Fra stalla, casa e chiesa: la mia vita nelle terre alte

Marzo libera il sol di prigionia. Da qualche anno aspetto la giornata giusta per poterlo dire e sorrido. Quando ero bimbo lo diceva mia nonna, sapeva di formula magica, poi per lungo tempo nessuna voce ha scandito il mutare delle stagioni; ha ricominciato mio zio nella sua vecchiaia e gliene sono riconoscente, ora tocca a me. C’è un modo di dire le cose che sembra accompagnarle nel loro farsi e riconosce in ogni manifestazione naturale una molteplicità di significati. Libertà da prigionia è innanzitutto possibilità e necessità d’operare contro l’inattività forzata.
Queste giornate più che a fine pena rimandano ad una solenne amnistia: di colpo è primavera. Chiazze di neve cumulata dalla tormenta sciolgono in minuti rivoli tentacolari mutando forma nel ritrarsi. Nell’immobilità del pomeriggio tutto è impercettibile movimento. Muovono le piante, pompano linfa e gonfiano le gemme. Muove la terra, sotto, e spuntano crochi ovunque; in pochi giorni sfumeranno di rosa e viola tutta la bassa valle. Una farfalla giallo psichedelico, tonalità acida, mi svolazza intorno zigzagante e sinuosa, corposa ed eterea, tanto improbabile quanto vera. I cavalli nella stalla fremono. Annusano l’aria, l’odorano, dilatano le froge, sbuffano; si rotolano a terra e si scuotono rialzandosi, manciate di pelo ovunque. Nitriti gioiosi come versetti di salmi a lode.
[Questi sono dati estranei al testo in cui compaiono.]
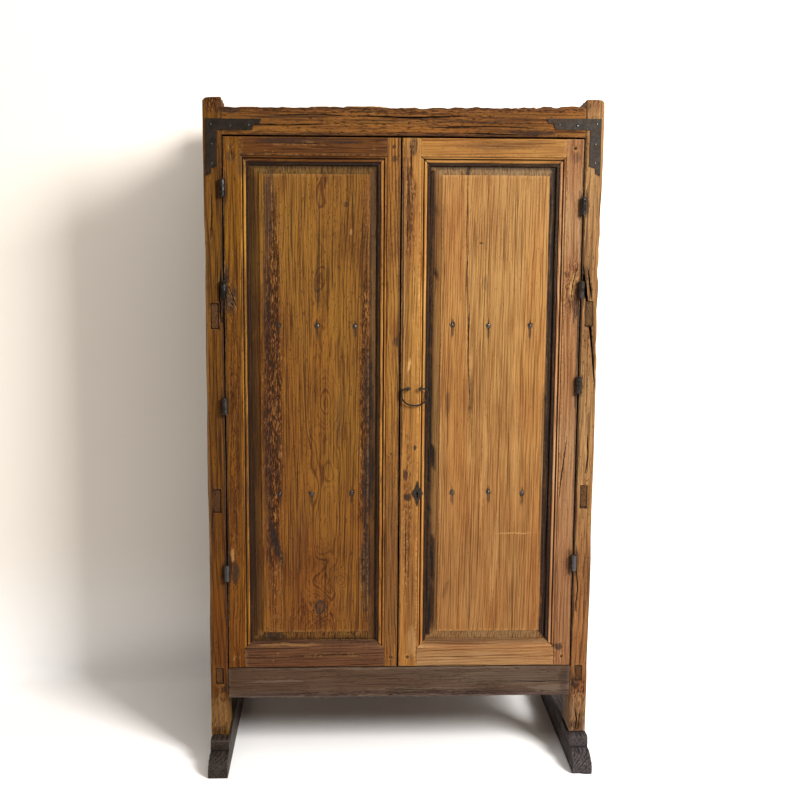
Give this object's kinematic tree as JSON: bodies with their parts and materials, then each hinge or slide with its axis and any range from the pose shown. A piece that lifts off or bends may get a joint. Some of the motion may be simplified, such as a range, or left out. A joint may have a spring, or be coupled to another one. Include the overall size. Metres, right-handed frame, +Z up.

Bisogna uscire incontro all’aria che porta primavera, è anche una lezione di cartografia: i boschi spogli permettono, dall’alto dei crinali, di leggere le valli come mappe. La stalla è, da sempre, mio rifugio; con casa e Chiesa compone la mia triade vitale ma ora s’è fatta fucina di talenti diventando fulcro di un’impresa che considero semina a propiziare una civiltà del vivere le terre alte. Qui cresce e si stabilizza un’idea di teatro che sperimenta con libretto d’Opera e relative partiture una messa in scena equestre; un’Accademia per uomini e cavalli che è processo educativo fondato su una disciplina quotidiana e un’autorevole gerarchia dove ogni risultato anche minimo costa fatica ed impegno ma è verificabile materialmente nel suo divenire.
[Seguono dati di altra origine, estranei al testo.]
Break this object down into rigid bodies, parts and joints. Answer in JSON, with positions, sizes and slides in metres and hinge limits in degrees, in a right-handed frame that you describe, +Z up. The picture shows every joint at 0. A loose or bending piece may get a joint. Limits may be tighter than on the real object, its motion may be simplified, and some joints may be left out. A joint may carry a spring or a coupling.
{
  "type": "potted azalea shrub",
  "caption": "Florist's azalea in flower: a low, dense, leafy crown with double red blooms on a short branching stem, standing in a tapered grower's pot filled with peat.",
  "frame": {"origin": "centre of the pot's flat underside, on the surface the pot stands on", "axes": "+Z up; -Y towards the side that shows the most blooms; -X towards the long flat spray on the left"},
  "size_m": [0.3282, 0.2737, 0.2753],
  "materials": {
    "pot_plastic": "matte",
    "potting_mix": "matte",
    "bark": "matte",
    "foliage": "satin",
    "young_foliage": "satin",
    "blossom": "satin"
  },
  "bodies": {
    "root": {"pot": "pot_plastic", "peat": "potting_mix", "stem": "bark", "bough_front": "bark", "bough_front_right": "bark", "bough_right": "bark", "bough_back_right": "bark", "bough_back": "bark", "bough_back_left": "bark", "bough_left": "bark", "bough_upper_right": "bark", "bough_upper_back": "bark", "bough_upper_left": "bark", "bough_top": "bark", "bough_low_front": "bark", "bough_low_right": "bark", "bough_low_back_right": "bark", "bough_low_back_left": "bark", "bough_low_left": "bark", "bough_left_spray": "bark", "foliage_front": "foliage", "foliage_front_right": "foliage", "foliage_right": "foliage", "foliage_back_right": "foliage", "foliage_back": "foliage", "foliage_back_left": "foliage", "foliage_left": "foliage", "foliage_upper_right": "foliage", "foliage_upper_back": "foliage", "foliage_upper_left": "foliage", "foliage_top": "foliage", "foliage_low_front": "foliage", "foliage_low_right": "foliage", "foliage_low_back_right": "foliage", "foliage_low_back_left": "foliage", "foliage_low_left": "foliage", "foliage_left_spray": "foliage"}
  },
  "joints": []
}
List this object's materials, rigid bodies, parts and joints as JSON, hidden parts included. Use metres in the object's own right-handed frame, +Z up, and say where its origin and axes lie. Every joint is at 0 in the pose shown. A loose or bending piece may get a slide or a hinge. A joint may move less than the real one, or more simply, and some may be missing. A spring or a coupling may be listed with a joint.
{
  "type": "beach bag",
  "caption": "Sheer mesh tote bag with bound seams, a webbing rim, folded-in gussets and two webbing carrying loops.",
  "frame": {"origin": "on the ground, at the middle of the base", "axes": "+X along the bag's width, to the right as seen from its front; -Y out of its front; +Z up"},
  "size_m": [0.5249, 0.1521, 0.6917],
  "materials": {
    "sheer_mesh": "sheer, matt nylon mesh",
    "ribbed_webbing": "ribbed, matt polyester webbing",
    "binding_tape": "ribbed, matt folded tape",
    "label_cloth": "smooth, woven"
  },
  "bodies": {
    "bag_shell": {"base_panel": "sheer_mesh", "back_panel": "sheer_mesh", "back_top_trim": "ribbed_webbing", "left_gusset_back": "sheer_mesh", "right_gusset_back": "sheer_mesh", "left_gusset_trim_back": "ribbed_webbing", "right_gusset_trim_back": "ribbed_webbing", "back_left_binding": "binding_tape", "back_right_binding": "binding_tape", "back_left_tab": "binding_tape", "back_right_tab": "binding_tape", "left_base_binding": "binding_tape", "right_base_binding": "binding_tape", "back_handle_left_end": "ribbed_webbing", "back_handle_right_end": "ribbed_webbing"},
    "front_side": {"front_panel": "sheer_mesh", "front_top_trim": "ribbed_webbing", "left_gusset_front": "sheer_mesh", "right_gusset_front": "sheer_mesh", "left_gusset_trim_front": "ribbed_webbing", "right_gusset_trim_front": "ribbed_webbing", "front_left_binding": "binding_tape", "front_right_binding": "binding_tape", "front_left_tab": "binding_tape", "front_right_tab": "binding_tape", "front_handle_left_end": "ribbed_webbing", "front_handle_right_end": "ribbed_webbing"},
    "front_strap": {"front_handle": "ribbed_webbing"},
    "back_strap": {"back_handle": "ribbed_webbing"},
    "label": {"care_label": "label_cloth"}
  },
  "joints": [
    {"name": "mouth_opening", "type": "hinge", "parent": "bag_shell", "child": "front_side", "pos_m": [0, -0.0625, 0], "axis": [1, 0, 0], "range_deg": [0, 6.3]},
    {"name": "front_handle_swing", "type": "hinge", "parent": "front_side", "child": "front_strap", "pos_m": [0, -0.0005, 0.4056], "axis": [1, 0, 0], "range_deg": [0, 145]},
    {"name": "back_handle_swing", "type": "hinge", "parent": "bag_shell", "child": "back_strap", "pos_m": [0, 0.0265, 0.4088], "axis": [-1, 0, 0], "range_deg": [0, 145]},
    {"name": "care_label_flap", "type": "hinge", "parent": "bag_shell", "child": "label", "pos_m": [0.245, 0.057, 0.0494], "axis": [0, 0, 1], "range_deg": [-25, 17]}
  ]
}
Per un decennio, tra gli anni settanta ed ottanta, con sostanziosi finanziamenti pubblici si è cercato di portare le fabbriche in montagna ma non si fa economia industriale contro le leggi di mercato e ora che le industrie abbandonano anche il piano per delocalizzarsi in situazioni ben più convenienti è una via di sviluppo impraticabile. Impresa è una parola che ha ridotto la molteplicità dei suoi significati per diventare sinonimo di azienda, conserva un alone eroico in campo sportivo ma ha perso la quota di meraviglia che impastata col
tragico ne aveva fatto l’avventura dell’uomo alla scoperta del mondo. Coinvolgimento, accettazione del rischio, speranza oltre la logica acquiescente. Fare impresa non è garantirsi uno stipendio. Ho trovato due complici, Marcello e Cinzia, è cominciata la nostra impresa; non risolverà i problemi della montagna e deve ancora dimostrare la sua capacità di fare economia ma è capace, verificato, di commuovere i vecchi, incantare i bambini, far crescere perplessità e pensieri negli adulti. E’ una manifestazione di dignità collocata nel proprio spazio naturale. Investirvi energia, soldi, speranze significa riconoscere che all’origine del tracollo economico montano c’è una catastrofe culturale: non c’è onore, non c’è merito, non c’è senso nel vivere in alto; le cose importanti stanno sempre da un’altra parte, in basso. Oggi la nostra impresa si è rispecchiata nella gioia che solo la bellezza permette. E’ un dono, bisogna saperlo cogliere e sono molte le cose che devono essere fatte perché questo possa rendersi possibile.